Hubbard noted that whole communities are affected by colleges and businesses working together effectively.

“If local employers can’t get the talent that they need, they’re going to move their organizations to areas where they can get that talent,” she said. “That means communities that are already struggling are going to end up struggling more … Tighter partnerships are going to end up equating to a stronger fit between community college graduates and their employers, which is going to be a win for all of our communities.”

The report ultimately sets three goals for community colleges and their industry partners: align educational training at colleges with industry needs, create partnerships that lead to the hiring of more students and alumni, and make data-informed supply and demand decisions. The report offers three strategy suggestions for each goal, a total of nine recommendations, including co-designing programs that take students’ schedules and industry hiring cycles into account, dedicating staff time at both colleges and businesses to foster these partnerships, and gathering and sharing data on local supply and demand for talent. It also lists 44 action steps community colleges and businesses could take to improve their partnerships, ranging from colleges offering microcredentials and workplace writing courses to employers hosting job-site visits for community colleges and training community college instructors.

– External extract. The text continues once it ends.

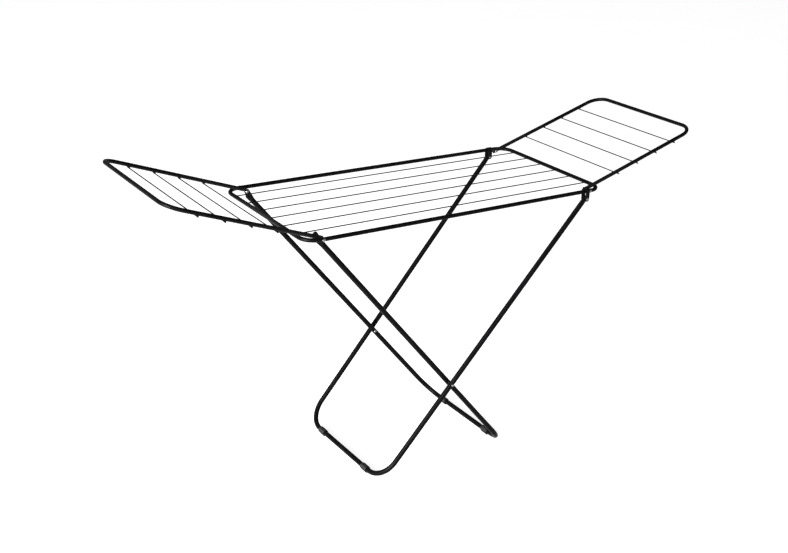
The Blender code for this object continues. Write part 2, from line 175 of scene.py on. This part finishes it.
class Nodes:
    """A short way to write a node tree."""

    def __init__(self, name):
        self.material = bpy.data.materials.new(name)
        self.material.use_nodes = True
        self.tree = self.material.node_tree
        self.shader = self.tree.nodes["Principled BSDF"]

    def add(self, kind, inputs=None, **settings):
        node = self.tree.nodes.new(kind)
        for key, value in settings.items():
            setattr(node, key, value)
        for key, value in (inputs or {}).items():
            self.plug(value, node.inputs[key])
        return node

    def plug(self, value, socket):
        if isinstance(value, bpy.types.NodeSocket):
            self.tree.links.new(value, socket)
        else:
            socket.default_value = value

    def object_place(self):
        return self.add("ShaderNodeTexCoord").outputs["Object"]

    def edges(self, low, high, most):
        """Rises to most where the mesh is convex."""
        pointiness = self.add("ShaderNodeNewGeometry").outputs["Pointiness"]
        return self.fit(pointiness, low, high, 0.0, most)

    def noise(self, coords, scale, detail=3.0, roughness=0.55):
        inputs = {"Vector": coords, "Scale": scale, "Detail": detail, "Roughness": roughness}
        return self.add("ShaderNodeTexNoise", inputs).outputs["Fac"]

    def ramp(self, value, low, high, colours):
        node = self.add("ShaderNodeValToRGB", {"Fac": value})
        for element, position, colour in zip(node.color_ramp.elements, (low, high), colours):
            element.position = position
            element.color = (*colour, 1.0)
        return node.outputs["Color"]

    def fit(self, value, low, high, to_low, to_high):
        inputs = {"Value": value, "From Min": low, "From Max": high, "To Min": to_low, "To Max": to_high}
        return self.add("ShaderNodeMapRange", inputs).outputs["Result"]

    def mix(self, factor, first, second):
        # The node has three sockets of each name; 6, 7 and output 2 are the colour ones.
        node = self.add("ShaderNodeMix", data_type="RGBA")
        self.plug(factor, node.inputs["Factor"])
        self.plug(first, node.inputs[6])
        self.plug(second, node.inputs[7])
        return node.outputs[2]

    def bump(self, height, strength, distance, below=None):
        inputs = {"Height": height, "Strength": strength, "Distance": distance}
        if below is not None:
            inputs["Normal"] = below
        return self.add("ShaderNodeBump", inputs).outputs["Normal"]

    def shade(self, **values):
        """Sets the shader's sockets; base_color stands for the socket Base Color."""
        for key, value in values.items():
            socket = key.replace("_", " ").title().replace("Ior", "IOR")
            self.plug(value, self.shader.inputs[socket])


def powder_coat(name, colours, rough_low, rough_high):
    """Satin powder coat: orange peel, fine grit, soft tone changes, dust and a thin rub on edges."""
    n = Nodes(name)
    coords = n.object_place()
    tone = n.noise(coords, 38.0, 4.0)
    peel = n.noise(coords, 900.0, 2.0, 0.5)
    grit = n.noise(coords, 3600.0, 2.0, 0.6)
    scuff = n.noise(coords, 140.0, 6.0, 0.75)
    colour = n.ramp(tone, 0.30, 0.72, colours)
    colour = n.mix(n.edges(0.56, 0.64, 0.35), colour, RUBBED_COAT)
    colour = n.mix(n.fit(scuff, 0.62, 0.80, 0.0, 0.16), colour, DUSTY_COAT)
    normal = n.bump(peel, 0.35, 0.00016)
    normal = n.bump(grit, 0.25, 0.00005, normal)
    rough = n.fit(scuff, 0.30, 0.75, rough_low, rough_high)
    n.shade(base_color=colour, roughness=rough, normal=normal, specular_ior_level=0.030)
    return n.material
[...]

Fuller hopes the report will be an opportunity for self-reflection among community college and business leaders.

“There are no innocent parties here, nor are there any villains,” he said. “It’s just that people, for the 21st century, need to revisit the model and be prepared to experiment, to change and to partner.”

He also wants state lawmakers to reflect on how they can help bridge the gaps.

“It doesn’t matter if your state is dark red or midnight blue,” he said. “Who’s against more good economic outcomes for more young people?”